One bill, for instance, provided additional compensation for service members who were “stop-lossed” — required to serve beyond their enlistment terms in Iraq and Afghanistan. But Heller voted for another version of the bill. Heller also voted against a bill that included provisions on sexual assault prevention programs in the military. It provided for a repeal of the Don’t Ask Don’t Tell policy, and it passed the House largely along party lines. He voted for another version — without the Don’t Ask Don’t Tell repeal — and that version became law.
IAVA said in its report that the grades weren’t based on party but rather the legislation the group prioritized. “These grades are based on their votes and cosponsorship of IAVA Action’s legislative priorities published and delivered to every Congressional office at the start of 2009 and 2010 and regularly reinforced by Congressional testimony and appearances in the media. The grades are based entirely on these priorities and are blind to party and ideology,” it said.
VA Accountability Bills
We’d note that the exercise of grading Congress on any topic shows how emphasizing certain legislation over others makes a difference.

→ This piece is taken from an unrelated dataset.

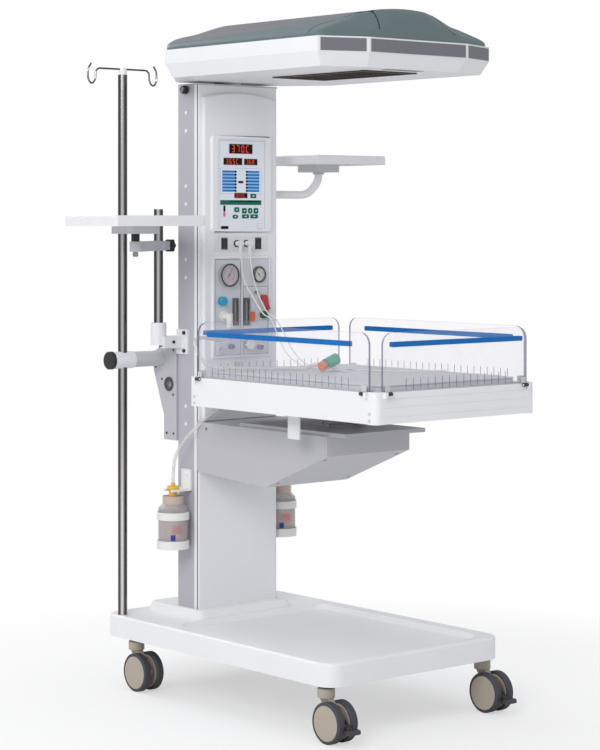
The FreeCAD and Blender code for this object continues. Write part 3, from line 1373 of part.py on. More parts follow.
def make_left_shelf():
    top = shelf_top(left_shelf_x, left_shelf_y, left_shelf_width, left_shelf_length,
                    left_shelf_top, shelf_thickness, 91.0)
    x, y = left_shelf_x, left_shelf_y
    under = left_shelf_top - shelf_thickness
    plate = rounded_block(x - 45.5, x + 45.5, y - 45.5, y + 45.5, under - 20.0, under, 6.0)
    stub = rod((x, y, left_arm_top + 0.3), (0, 0, 1), 22.0, under - 20.0 - left_arm_top)
    shaft = rod((x, y, left_arm_top + 1.0), (0, 0, -1), 12.0, left_arm_top - left_arm_bottom + 14.0)
    mount = join([plate, stub, shaft])
    hexagon = [(x + 8.0 * math.cos(math.radians(60 * k)), y + 8.0 * math.sin(math.radians(60 * k)),
                left_arm_bottom - 12.0) for k in range(6)]
    nut = prism(hexagon, (0, 0, 10.0)).cut(rod((x, y, left_arm_bottom - 13.0), (0, 0, 1), 12.0, 12.0))
    export("left_shelf_top", [top, mount, nut])

    px, py = left_post_x, left_post_y
    dx, dy = x - px, y - py
    length = math.hypot(dx, dy)
    heading = math.degrees(math.atan2(dy, dx))
    bar = box(0, length, -13.0, 13.0, left_arm_bottom, left_arm_top)
    bar.rotate(Vector(0, 0, 0), Vector(0, 0, 1), heading)
    bar.translate(Vector(px, py, 0))
    height = left_arm_top - left_arm_bottom
    hub = rod((px, py, left_arm_bottom), (0, 0, 1), 44.0, height)
    head = rod((x, y, left_arm_bottom), (0, 0, 1), 30.0, height)
    lug = box(px, px + 30.0, py - 11.0, py + 11.0, left_arm_bottom + 2, left_arm_top - 2)
    arm = join([bar, hub, head, lug])
    arm = arm.cut(rod((px, py, left_arm_bottom - 1), (0, 0, 1), left_post_diameter + 2 * running_gap, height + 2))
    arm = arm.cut(rod((x, y, left_arm_bottom - 1), (0, 0, 1), 12.0 + 2 * running_gap, height + 2))
    middle = (left_arm_bottom + left_arm_top) / 2.0
    arm = arm.cut(rod((px + 10, py, middle), (1, 0, 0), 8.0 + 2 * running_gap, 30.0))
    export("left_shelf_arm", [arm])

    start = px + left_post_diameter / 2.0 + 0.3
    screw = rod((start, py, middle), (1, 0, 0), 8.0, 22.0)
    grip = rod((px + 31.0, py, middle), (1, 0, 0), 30.0, 14.0)
    for k in range(6):
        a = math.radians(60 * k)
        grip = join([grip, rod((px + 31.0, py + 13.0 * math.cos(a), middle + 13.0 * math.sin(a)), (1, 0, 0), 10.0, 14.0)])
    export("star_knob", [join([screw, grip])])

    tube = rod((px, py, left_post_bottom), (0, 0, 1), left_post_diameter, left_post_top - left_post_bottom)
    tube = tube.cut(rod((px, py, left_post_bottom - 1), (0, 0, 1), left_post_diameter - 3.0,
                        left_post_top - left_post_bottom - 3.0))
    holder = rod((px, py, left_post_bottom - 4.0), (0, 0, 1), 42.0, 60.0)
    side = -column_half_width
    middle_z = bracket_centre()
    web = box(px, side - 5.0, py - 26.0, py - 2.0, middle_z - 16.0, middle_z + 16.0)
    flange = box(side - 6.0, side, side_hole_y - 14.0, py - 2.0, middle_z - 33.0, middle_z + 33.0)
    holder = join([holder, web, flange])
    holder = holder.cut(rod((px, py, left_post_bottom), (0, 0, 1), left_post_diameter, 80.0))
    screws = []
    for k in (-0.5, 0.5):
        z = middle_z + k * side_hole_spacing
        head = rod((side - 6.0, side_hole_y, z), (-1, 0, 0), 10.0, 4.0)
        holder = holder.cut(rod((side - 7.0, side_hole_y, z), (1, 0, 0), side_hole_diameter, 8.0))
        shank = rod((side - 6.5, side_hole_y, z), (1, 0, 0), side_hole_diameter - 0.5, 16.0)
        screws.append(join([head, shank]))
    screws.append(rod((px + 30.0, py - 26.0, middle_z), (0, -1, 0), 8.0, 3.0))
    export("left_post", [tube, holder])
    return screws


def make_right_shelf():
    x, y = right_shelf_x, right_shelf_y
    top = shelf_top(x, y, right_shelf_width, right_shelf_length, right_shelf_top, right_shelf_thickness, 86.0)
    under = right_shelf_top - right_shelf_thickness
    plate = rounded_block(x - 43.0, x + 43.0, y - 43.0, y + 43.0, under - 20.0, under, 6.0)
    socket = rod((x, y, under - 26.0), (0, 0, 1), right_arm_diameter + 10.0, 7.0)
    bore = rod((x, y, under - 47.0), (0, 0, 1), right_arm_diameter + 2 * running_gap, 43.0)
    export("right_shelf_top", [top, join([plate, socket]).cut(bore)])
    side = column_half_width
    z = right_arm_z
    route = [(side + 4.0, y, z), (x - 40.0, y, z), (x, y, z + 40.0), (x, y, under - 6.0)]
    tube = tube_route(route, right_arm_diameter)
    flange = rod((side + 0.0, y, z), (1, 0, 0), 46.0, 6.0)
    export("right_shelf_arm", [join([tube, flange])])


# Suction bottles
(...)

And that’s amply illustrated by these competing ads. As we said at the beginning of this article, Rosen voted against a House bill on VA accountability that was supported overwhelmingly by Republicans, but she voted for a bipartisan version, which passed the House by a 368-55 vote. Rosen’s ad says she “broke with Pelosi” on the vote, which is true — Pelosi, along with 53 other Democrats, voted against it. It also says she “took on her own party,” but she wasn’t alone on that in this vote.
“The first version of the bill was highly partisan and created due process concerns for workers,” a spokesperson for Rosen’s campaign told us of why she supported one bill but not the other. “Rosen supported the more bipartisan Senate version of the bill to improve VA accountability that addressed these concerns, and President Trump signed the bill into law.”
The Senate didn’t vote on the House bill, but instead passed its version of the legislation by voice vote.